The Liquid Crystals and Polymers group (CLIP group) started up 2003 when the Government of Aragon created the “Research Group” figure. Since then, it is considered a Research Group of Regional Excellence.
It is a multidisciplinary group formed by Physicists and Chemists with members in two research Institutes: The Institute of Materials Science (ICMA) created in 1985, which is a joint Institute between the University of Zaragoza and the National Council for Scientific Research (CSIC), and the Institute of Nanoscience of Aragon, created by the University of Zaragoza in 2003.
Formerly, the research of the Group was mainly focused on the synthesis and characterisation of new mesogenic materials, in order to increase the knowledge in the relation between structure and activity. Our main aim was to rationalise the design of the materials to provide the best possible properties, not only dealing with the liquid crystalline behaviour but also optical and electrooptical properties as well as mechanical properties in the case of polymers. Afterwards our research evolved towards using liquid crystals as a fundamental tool for the structural organization of new multifunctional materials. These highly organised compounds compared to traditional materials, may present increased or completely new properties.
The CLIP Group has several but strongly interrelated research lines, which provides high synergy within the group and enables a quick update of the advances of the different lines that enriches globally the knowledge and capacities of the whole group. Besides the multidisciplinary internal interconnection, the group has a large network of collaborations with national and international research teams.
Research Lines:
1- Functional Supramolecular Materials
2- Functional Polymers
3- Dendrimeric Liquid Crystals
4- Biomedicine


Brief history
Research on liquid crystals started at the University of Zaragoza in 1975 under the direction of Professor Enrique Meléndez in the Organic Chemistry Department of the university. From the beginning, works in this field were undertaken through a multidisciplinary approach, and soon collaborations with internationally renowned groups, such as the Liquid Crystals Group of Orsay, pioneers both in ferroelectric liquid crystals and characterization of mesogenic materials using X-ray diffraction, were established. Soon after, joint research projects were established with national groups belonging to the Departments of Applied Physics and Condensed Matter Physics from the University of the Basque Country (UPV) in the Campus of Leioa (Vizcaya) and a group of the Photonics Technology Department of the ETSI Telecommunications of the Polytechnic University of Madrid (UPM).

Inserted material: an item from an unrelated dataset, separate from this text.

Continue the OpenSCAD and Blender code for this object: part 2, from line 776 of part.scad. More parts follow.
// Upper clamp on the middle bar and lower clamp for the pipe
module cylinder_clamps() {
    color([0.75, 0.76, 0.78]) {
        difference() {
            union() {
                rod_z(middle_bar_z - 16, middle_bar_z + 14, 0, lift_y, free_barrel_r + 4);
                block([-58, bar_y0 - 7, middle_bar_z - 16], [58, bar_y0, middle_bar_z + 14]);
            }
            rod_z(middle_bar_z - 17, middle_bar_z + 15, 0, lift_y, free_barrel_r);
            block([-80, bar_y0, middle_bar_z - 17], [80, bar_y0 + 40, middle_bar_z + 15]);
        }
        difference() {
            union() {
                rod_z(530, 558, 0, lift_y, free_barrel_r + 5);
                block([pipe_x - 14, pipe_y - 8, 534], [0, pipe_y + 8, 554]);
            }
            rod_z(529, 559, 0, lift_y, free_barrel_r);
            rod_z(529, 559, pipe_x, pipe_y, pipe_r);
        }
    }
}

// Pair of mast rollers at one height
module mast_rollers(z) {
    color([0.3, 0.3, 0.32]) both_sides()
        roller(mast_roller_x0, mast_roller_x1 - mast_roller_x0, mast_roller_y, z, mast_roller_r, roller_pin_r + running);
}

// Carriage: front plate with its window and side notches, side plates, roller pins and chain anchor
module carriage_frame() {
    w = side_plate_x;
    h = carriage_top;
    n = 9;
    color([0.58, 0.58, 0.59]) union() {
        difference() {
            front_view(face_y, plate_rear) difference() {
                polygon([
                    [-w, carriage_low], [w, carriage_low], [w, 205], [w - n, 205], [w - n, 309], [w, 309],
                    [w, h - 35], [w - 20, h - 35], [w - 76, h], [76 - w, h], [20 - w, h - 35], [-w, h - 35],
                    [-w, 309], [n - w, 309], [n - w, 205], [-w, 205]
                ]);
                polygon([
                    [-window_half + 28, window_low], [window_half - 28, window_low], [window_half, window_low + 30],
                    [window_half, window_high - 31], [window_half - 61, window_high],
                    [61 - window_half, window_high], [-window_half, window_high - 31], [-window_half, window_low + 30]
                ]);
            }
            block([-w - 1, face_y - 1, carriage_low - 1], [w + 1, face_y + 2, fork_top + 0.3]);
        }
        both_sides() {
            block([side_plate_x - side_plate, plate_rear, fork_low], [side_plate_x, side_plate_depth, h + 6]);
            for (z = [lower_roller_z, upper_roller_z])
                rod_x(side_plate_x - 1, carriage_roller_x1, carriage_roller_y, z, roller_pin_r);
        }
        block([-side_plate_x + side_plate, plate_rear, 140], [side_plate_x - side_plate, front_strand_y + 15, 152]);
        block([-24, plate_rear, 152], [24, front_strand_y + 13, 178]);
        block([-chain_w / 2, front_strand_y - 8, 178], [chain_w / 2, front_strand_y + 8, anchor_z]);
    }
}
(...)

The group's research focused initially on the study of the structure-activity relationship of low molecular weight materials, but soon two new lines of work began. The first one dealt with Polymer Liquid Crystals in collaboration with the Company Cables de Comunicaciones SA. The second one was centered in Ferroelectric Liquid Crystals and was developed within a collaboration with groups in Physics at the UPV mentioned above.

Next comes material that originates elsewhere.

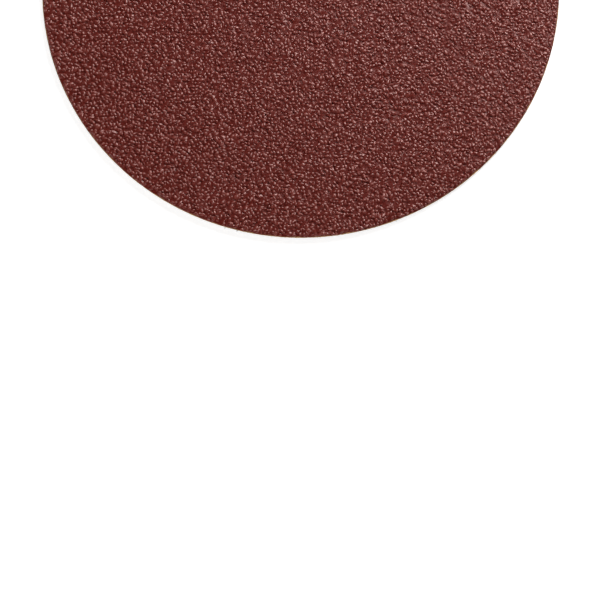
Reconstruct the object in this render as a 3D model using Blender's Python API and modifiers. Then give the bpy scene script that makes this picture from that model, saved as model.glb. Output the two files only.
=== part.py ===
"""A hook and loop sanding disc, 125 mm across, lying grit side up on its loops.

Three layers are bonded together and die-cut in one stroke. From the bottom up they are a warp-knitted
loop fabric, whose rows of loops catch the hooks of a sanding pad, a heavy paper, and a coat of coarse
grit held in resin. The disc has no dust holes. The origin is the centre of its underside, +Z is up,
and the rows of loops run along Y.
"""

import math
import random

import bmesh
import bpy
from mathutils import Vector
from mathutils.geometry import delaunay_2d_cdt

MM = 0.001

# Driving dimensions, in metres
DISC_DIAMETER = 125.0 * MM
GLUE_LINE = 0.02 * MM  # left between two bonded layers

GROUND_THICKNESS = 0.40 * MM  # the knitted ground that the loops grow from
PILE_HEIGHT = 0.75 * MM  # the loops below it
PILE_EDGE_TAPER = 0.40 * MM  # the loops' tips stand this far inside the cut edge
WALE_PITCH = 1.25 * MM  # from one row of loops to the next
WALE_TIP_WIDTH = 0.55 * MM  # a row's flat underside
WALE_GAP_ROOT = 0.25 * MM  # the bare ground between two rows

PAPER_THICKNESS = 0.33 * MM

COAT_THICKNESS = 0.70 * MM  # from the paper to the tips of the grit
GRIT_RELIEF = 0.34 * MM  # from the tips down to the resin between them
GRIT_PITCH = 2.1 * MM  # mean distance between the tips and pits of the relief
GRIT_SCATTER = 0.36  # how far a tip or pit strays from an even lattice, as a share of the pitch
COAT_EDGE_CRUSH = 0.25 * MM  # the die leaves the coat's top this far inside the cut edge

# How finely the round edge is divided, a multiple of four so that the disc is as wide as it is long
RIM_SEGMENTS = 240
GRIT_SEED = 36

# Where each layer starts and ends
DISC_RADIUS = DISC_DIAMETER / 2
FABRIC_TOP = PILE_HEIGHT + GROUND_THICKNESS
PAPER_BOTTOM = FABRIC_TOP + GLUE_LINE
PAPER_TOP = PAPER_BOTTOM + PAPER_THICKNESS
COAT_BOTTOM = PAPER_TOP + GLUE_LINE
COAT_TOP = COAT_BOTTOM + COAT_THICKNESS

# Colours, as linear red, green and blue
GRIT_COLOUR = (0.135, 0.037, 0.031)
PAPER_COLOUR = (0.52, 0.36, 0.20)
FABRIC_COLOUR = (0.80, 0.77, 0.70)


def clear_scene():
    for obj in list(bpy.data.objects):
        bpy.data.objects.remove(obj, do_unlink=True)


def new_collection(name):
    collection = bpy.data.collections.new(name)
    bpy.context.scene.collection.children.link(collection)
    return collection


def new_material(name, colour, roughness):
    material = bpy.data.materials.new(name)
    material.use_nodes = True
    shader = material.node_tree.nodes["Principled BSDF"]
    shader.inputs["Base Color"].default_value = (*colour, 1.0)
    shader.inputs["Roughness"].default_value = roughness
    shader.inputs["Metallic"].default_value = 0.0
    return material


def new_object(name, bm, collection, material=None):
    """An object made from a bmesh, with its round edge shaded smooth."""
    mesh = bpy.data.meshes.new(name)
    bm.to_mesh(mesh)
    bm.free()
    mesh.shade_smooth()
    mesh.set_sharp_from_angle(angle=math.radians(30))
    obj = bpy.data.objects.new(name, mesh)
    collection.objects.link(obj)
    if material:
        mesh.materials.append(material)
    return obj


def rim_points(radius):
    """Points evenly round the cut edge, at the given radius."""
    turn = 2 * math.pi / RIM_SEGMENTS
    return [Vector((radius * math.cos(i * turn), radius * math.sin(i * turn))) for i in range(RIM_SEGMENTS)]


def moved_up(bm, geometry, height):
    vertices = [item for item in geometry if isinstance(item, bmesh.types.BMVert)]
    bmesh.ops.translate(bm, verts=vertices, vec=(0, 0, height))


def make_paper(collection):
    """The paper is a plain die-cut disc."""
    bm = bmesh.new()
    bmesh.ops.create_cone(
        bm,
        cap_ends=True,
        segments=RIM_SEGMENTS,
        radius1=DISC_RADIUS,
        radius2=DISC_RADIUS,
        depth=PAPER_THICKNESS,
    )
    paper = new_object("paper_backing", bm, collection, new_material("kraft_paper", PAPER_COLOUR, 0.85))
    paper.location.z = PAPER_BOTTOM + PAPER_THICKNESS / 2
    return paper


def fabric_blank(collection, material):
    """The loop fabric before its rows are parted: a ground cut square, over a pile whose edge leans in."""
    bm = bmesh.new()
    bmesh.ops.create_cone(
        bm,
        cap_ends=True,
        segments=RIM_SEGMENTS,
        radius1=DISC_RADIUS - PILE_EDGE_TAPER,
        radius2=DISC_RADIUS,
        depth=PILE_HEIGHT,
    )
    moved_up(bm, bm.verts[:], PILE_HEIGHT / 2)
    pile_top = max(bm.faces, key=lambda face: face.calc_center_median().z)
    raised = bmesh.ops.extrude_face_region(bm, geom=[pile_top])["geom"]
    bm.faces.remove(pile_top)
    moved_up(bm, raised, GROUND_THICKNESS)
    return new_object("loop_backing", bm, collection, material)


def gap_cutter(collection):
    """The gaps between the rows of loops: one bar, wider at the loops' tips than at the ground, repeated."""
    overrun = PILE_HEIGHT / 2  # the bar runs past the tips and the edge, so that it cuts clean through
    mouth = WALE_PITCH - WALE_TIP_WIDTH
    flare = (mouth - WALE_GAP_ROOT) / PILE_HEIGHT
    bm = bmesh.new()
    bmesh.ops.create_cube(bm, size=1.0)
    for v in bm.verts:
        at_root = v.co.z > 0
        width = WALE_GAP_ROOT if at_root else mouth + flare * overrun
        height = PILE_HEIGHT if at_root else -overrun
        v.co = Vector((v.co.x * width, v.co.y * (DISC_DIAMETER + 2 * overrun), height))
    cutter = new_object("gaps_between_rows", bm, collection)
    cutter.hide_render = True
    cutter.display_type = "WIRE"

    # The gaps stand half a pitch off the centre, so that a row of loops runs through it
    gaps_each_side = int((DISC_RADIUS - PILE_EDGE_TAPER) / WALE_PITCH - 0.5)
    cutter.location.x = -(gaps_each_side - 0.5) * WALE_PITCH
    rows = cutter.modifiers.new("rows", "ARRAY")
    rows.use_relative_offset = False
    rows.use_constant_offset = True
    rows.constant_offset_displace = (WALE_PITCH, 0, 0)
    rows.count = 2 * gaps_each_side
    return cutter


def make_loop_backing(collection, cutters):
    fabric = fabric_blank(collection, new_material("loop_fabric", FABRIC_COLOUR, 0.95))
    parted = fabric.modifiers.new("parted_rows", "BOOLEAN")
    parted.operation = "DIFFERENCE"
    parted.object = gap_cutter(cutters)
    return fabric


def scattered_points(radius, rng):
    """The points of a triangular lattice inside a circle, each strayed at random."""
    row_step = GRIT_PITCH * math.sqrt(3) / 2
    rows = int(radius / row_step) + 1
    columns = int(radius / GRIT_PITCH) + 1
    stray = GRIT_SCATTER * GRIT_PITCH
    points = []
    for row in range(-rows, rows + 1):
        for column in range(-columns, columns + 1):
            x = (column + (row % 2) / 2) * GRIT_PITCH + rng.uniform(-stray, stray)
            y = row * row_step + rng.uniform(-stray, stray)
            if math.hypot(x, y) < radius:
                points.append(Vector((x, y)))
    return points


def make_grit_coat(collection):
    """The coat's top is a relief of tips and pits, its underside is flat, and its cut edge leans in."""
    rng = random.Random(GRIT_SEED)
    top_radius = DISC_RADIUS - COAT_EDGE_CRUSH
    spread = rim_points(top_radius) + scattered_points(top_radius - GRIT_PITCH / 2, rng)
    points, _, triangles, *_ = delaunay_2d_cdt(spread, [], [], 0, GRIT_PITCH / 1000, False)

    bm = bmesh.new()
    relief = [bm.verts.new((p.x, p.y, COAT_TOP - GRIT_RELIEF * rng.random())) for p in points]
    for triangle in triangles:
        bm.faces.new([relief[i] for i in triangle])
    edge = [e for e in bm.edges if e.is_boundary]
    skirt = bmesh.ops.extrude_edge_only(bm, edges=edge)["geom"]
    for v in skirt:
        if isinstance(v, bmesh.types.BMVert):
            v.co = Vector((*(v.co.xy.normalized() * DISC_RADIUS), COAT_BOTTOM))
    bmesh.ops.contextual_create(bm, geom=[e for e in skirt if isinstance(e, bmesh.types.BMEdge)])
    bmesh.ops.recalc_face_normals(bm, faces=bm.faces)
    return new_object("grit_coat", bm, collection, new_material("bonded_grit", GRIT_COLOUR, 0.45))


def main():
    clear_scene()
    disc = new_collection("sanding_disc")
    cutters = new_collection("cutters")
    make_loop_backing(disc, cutters)
    make_paper(disc)
    make_grit_coat(disc)


main()
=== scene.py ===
import math

import bpy
import numpy as np
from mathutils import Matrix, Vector
from mathutils.geometry import delaunay_2d_cdt
from mathutils.kdtree import KDTree


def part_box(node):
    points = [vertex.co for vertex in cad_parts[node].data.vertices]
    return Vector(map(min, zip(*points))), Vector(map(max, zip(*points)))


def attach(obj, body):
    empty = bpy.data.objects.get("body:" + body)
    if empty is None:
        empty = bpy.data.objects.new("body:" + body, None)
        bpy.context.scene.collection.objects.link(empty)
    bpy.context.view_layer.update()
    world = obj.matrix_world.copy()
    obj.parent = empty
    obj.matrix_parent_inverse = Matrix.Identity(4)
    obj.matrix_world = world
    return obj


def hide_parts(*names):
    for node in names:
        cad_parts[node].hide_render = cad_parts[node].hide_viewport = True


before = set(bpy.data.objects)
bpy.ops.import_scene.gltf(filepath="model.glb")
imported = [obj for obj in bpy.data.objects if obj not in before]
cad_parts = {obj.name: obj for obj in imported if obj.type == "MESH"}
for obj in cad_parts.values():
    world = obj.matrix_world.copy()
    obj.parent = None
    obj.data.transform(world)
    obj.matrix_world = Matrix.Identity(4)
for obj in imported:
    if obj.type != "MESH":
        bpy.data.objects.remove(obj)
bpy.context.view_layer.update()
mm = 0.001
print("frame loaded:", sorted(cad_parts))

# where the coat and the loops lie, read from the frame; the paper fills the space between them
coatLow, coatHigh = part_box("grit_coat")
loopLow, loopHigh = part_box("loop_backing")
discRadius = coatHigh.x

# camera, set so that the disc's outline is the photo's: an ellipse 516 pixels wide, cut by the top edge
camera = {
    "lens": 105,
    "clipStart": 10 * mm,
    "aimX": -0.17 * mm,
    "aimY": -77.14 * mm,  # in front of the disc, because the picture holds only its near part
    "elevation": 79.82,  # degrees above the floor
    "distance": 410.9 * mm,
}


def placeCamera(c):
    data = bpy.data.cameras.new("camera")
    data.lens = c["lens"]
    data.clip_start = c["clipStart"]
    obj = bpy.data.objects.new("camera", data)
    bpy.context.scene.collection.objects.link(obj)
    up = math.radians(c["elevation"])
    back = Vector((0, -math.cos(up), math.sin(up)))
    obj.location = Vector((c["aimX"], c["aimY"], 0)) + back * c["distance"]
    obj.rotation_euler = (-back).to_track_quat("-Z", "Y").to_euler()
    bpy.context.scene.camera = obj


placeCamera(camera)
print("camera placed")


# node helpers: an input takes a constant, or another node's output
def feed(tree, node, inputs):
    for name, value in inputs.items():
        if isinstance(value, bpy.types.NodeSocket):
            tree.links.new(value, node.inputs[name])
        else:
            node.inputs[name].default_value = value


def addNode(tree, kind, x, y, inputs=None, **settings):
    node = tree.nodes.new(kind)
    node.location = (x, y)
    for name, value in settings.items():
        setattr(node, name, value)
    feed(tree, node, inputs or {})
    return node


def addMath(tree, operation, x, y, *values, clamp=False):
    inputs = dict(enumerate(values))
    return addNode(tree, "ShaderNodeMath", x, y, inputs, operation=operation, use_clamp=clamp).outputs[0]


def addRange(tree, x, y, value, old, new, **settings):
    # carries a value from the old range over to the new one, and stops at its ends
    inputs = {"Value": value, "From Min": old[0], "From Max": old[1], "To Min": new[0], "To Max": new[1]}
    return addNode(tree, "ShaderNodeMapRange", x, y, inputs, **settings).outputs[0]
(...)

The CLIP group was a former research group of the Institute of Materials Science of Aragon (ICMA), which is a joint Institute between the University of Zaragoza and the Spanish Council for the Scientific Research (CSIC). The group was directly involved in the foundation of the ICMA in 1985. Within the Institute, two internal partnerships, fundamental for the development of the research of the group, were established. The first one was founded on the field of liquid crystals known as Metal-Organic Materials, i.e. Metallomesogens. This collaboration took place with two groups of the Inorganic Chemistry department-ICMA and gave rise to the first European project in which our group participated. This project was leaded by Professor Maitlis of the University of Sheffield, UK. As a result of the work in this field were published some review papers and a monographic book. The second partnership was set up with a group of physicists of Condensed Matter Physics department-ICMA and was devoted to the study of liquid crystal polymers for optical applications. The development of the research in both fields led to the association with Philips Research Ltd. and Merck Ltd. Within the frame of two subsequent European projects.

The evolution of the group's research on the above issues has led the current research lines, which appear in the description of the group. Indeed, the former research line in polymer liquid crystals gave rise to two lines of work focused on Functional Polymers, very active and multidisciplinar, and in Liquid Crystal Dendrimers (Dendromesogens) in which our group has international recognition, having published some reviews upon invitation.

The work involving low molecular weight liquid crystals self-organized into four research lines. Former research devoted to calamitic ferroelectric liquid crystals evolved into banana mesogens. This line is being developed together with physicists at the UPV. Another important research interest is the formation and control of chiral helical columnar organizations using approaches based on supramolecular interactions. The work on metallomesogens is still a part of the group research and a new line, based on the study of crystalline or liquid crystalline chiral organizations from achiral molecules, has recently begun.

Recently, the group opened a new area of research in biomedicine with two main interests: drug delivery and tissue engineering. Both lines are being developed thanks to the collaboration with groups from the Aragon Institute of Nanoscience (INA) and Engineering Research Institute of Aragon (I3A) within different research projects such as Consolider-Ingenio, ITN Marie-Curie, DGA and PAMER projects.